I’m sure many of you have witnessed the same heartbreaking deterioration of a loved one. Dementia is stealing her memory, bit by bit, and a variety of age-related ailments have destroyed her health. Yet, she is still my Aunt Aileen, always delighted to see me, always pleased with her living arrangements, always pleased with the food. “I’m eating like a pig!” she exclaims with a guilty grin.
Today, I brought her a micro fleece blanket which I had embroidered with her name. I love Brother’s signature floral alphabet and my Duetta 4500D stitched it perfectly in 24 minutes.
I arrived at the conclusion of a gospel sing-along, as a pianist was playing a rousing rendition of “Are You Washed in the Blood. ” Aunt Aileen was parked in the hall just outside the chapel/activity room door, close enough to see and hear all, but clearly not a participant. A staunch Catholic, she was slightly embarrassed to be caught drumming her fingers and humming along to that Southern Baptist music.
She was covered with an institutional white flannel blanket, perfectly clean and serviceable. But she immediately threw that off and had me wrap her in the new, brightly colored, personalized micro fleece.

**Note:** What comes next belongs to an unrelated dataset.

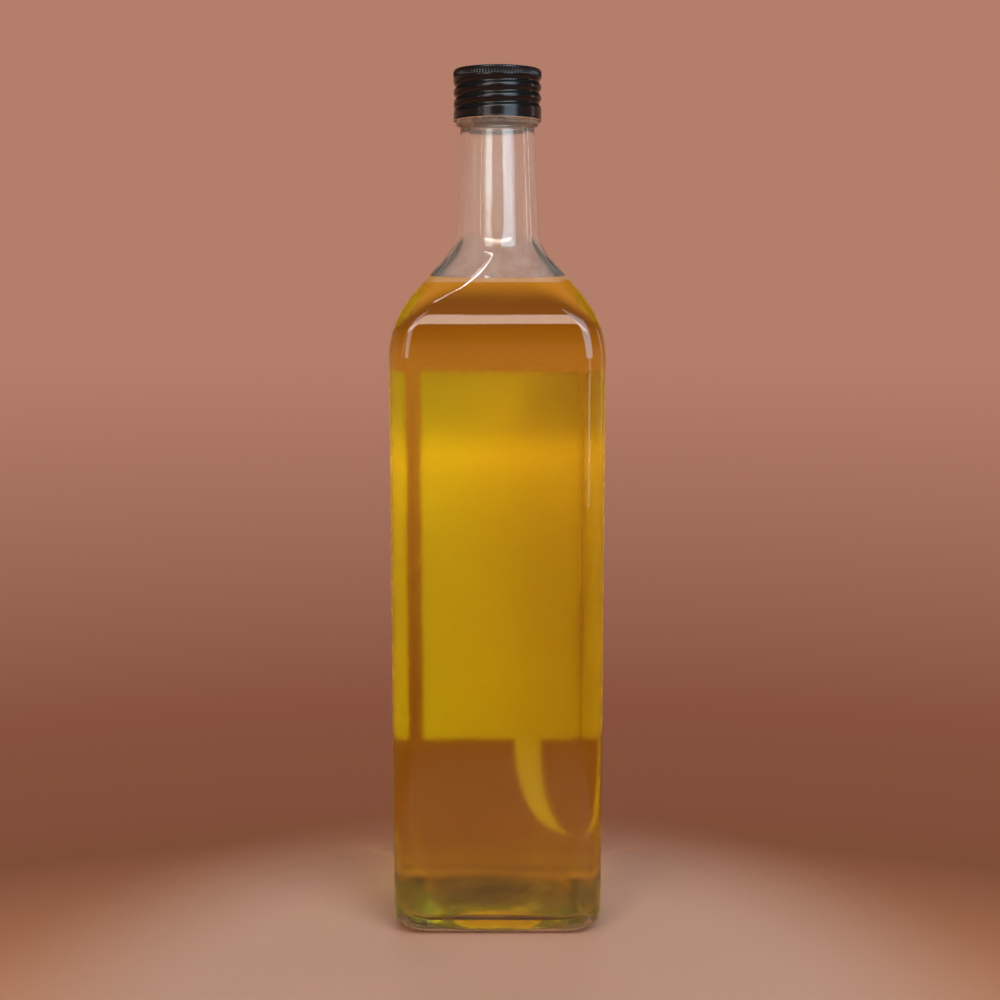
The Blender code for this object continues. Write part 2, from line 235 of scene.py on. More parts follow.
# The floor, pale round the bottle and fading into the backdrop about its own middle
FLOOR_COLOUR = (0.44, 0.25, 0.175)
FLOOR_ROUGHNESS = 0.6
FLOOR_RADIUS = 0.6
FLOOR_SIDES = 96
FLOOR_MIDDLE_Y = -95.0 * MM
FLOOR_FADE_FROM = 95.0 * MM
FLOOR_FADE_TO = 190.0 * MM

# The backdrop's colour at heights in degrees above the level
BACKDROP = (
    (-60, (0.62, 0.30, 0.17)),
    (-32, (0.66, 0.31, 0.16)),
    (-22, (0.21, 0.075, 0.040)),
    (-17, (0.24, 0.085, 0.050)),
    (-3, (0.45, 0.210, 0.147)),
    (13, (0.45, 0.210, 0.147)),
    (20, (0.04, 0.025, 0.018)),
    (34, (0.04, 0.025, 0.018)),
    (50, (0.15, 0.14, 0.135)),
)

# Soft lights: name, degrees round to the right of the front, degrees up, then in metres the
# distance, the shift to the right, the width and the height, then brightness and colour
SOFTBOXES = (
    ("window", 34, 31, 1.2, 0.0, 0.72, 1.25, 5.0, (0.60, 0.82, 1.0)),
    ("window_low", 35, -2, 1.2, 0.0, 0.20, 0.26, 2.0, (1.0, 0.93, 0.88)),
    ("left_soft", -27, 31, 1.2, 0.0, 0.38, 1.25, 3.2, (1.0, 0.97, 0.95)),
    ("warm_strip", -48, 18, 1.2, 0.0, 0.03, 0.62, 7.0, (1.0, 0.86, 0.70)),
    ("right_strip", 106, 14, 1.2, 0.0, 0.06, 0.8, 4.0, (1.0, 0.84, 0.78)),
    ("shoulder_strip", 0, 44, 1.1, 0.0, 1.4, 0.19, 7.5, (1.0, 0.84, 0.72)),
    ("overhead_tube", 0, 81, 1.2, -0.18, 0.30, 0.045, 18.0, (1.0, 0.97, 0.94)),
    ("rear_top", 180, 56, 1.2, 0.0, 0.7, 0.5, 2.5, (1.0, 0.96, 0.92)),
)
NOT_SEEN_THROUGH_GLASS = ("rear_top",)
LIGHTS_AIM_Z = 149.0 * MM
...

There is nothing I can do to reverse or retard or halt my aunt’s decline. But I can make her laugh, do her laundry and help keep her warm. Bringing a throw is not much, but it is something. I feel a little better for having made the effort, she feels a little warmer for having a new blanket, and for the short while that she recalls today’s visit, she will remember that her niece cared enough to make her something pretty and snuggly. It might remind her that she is loved.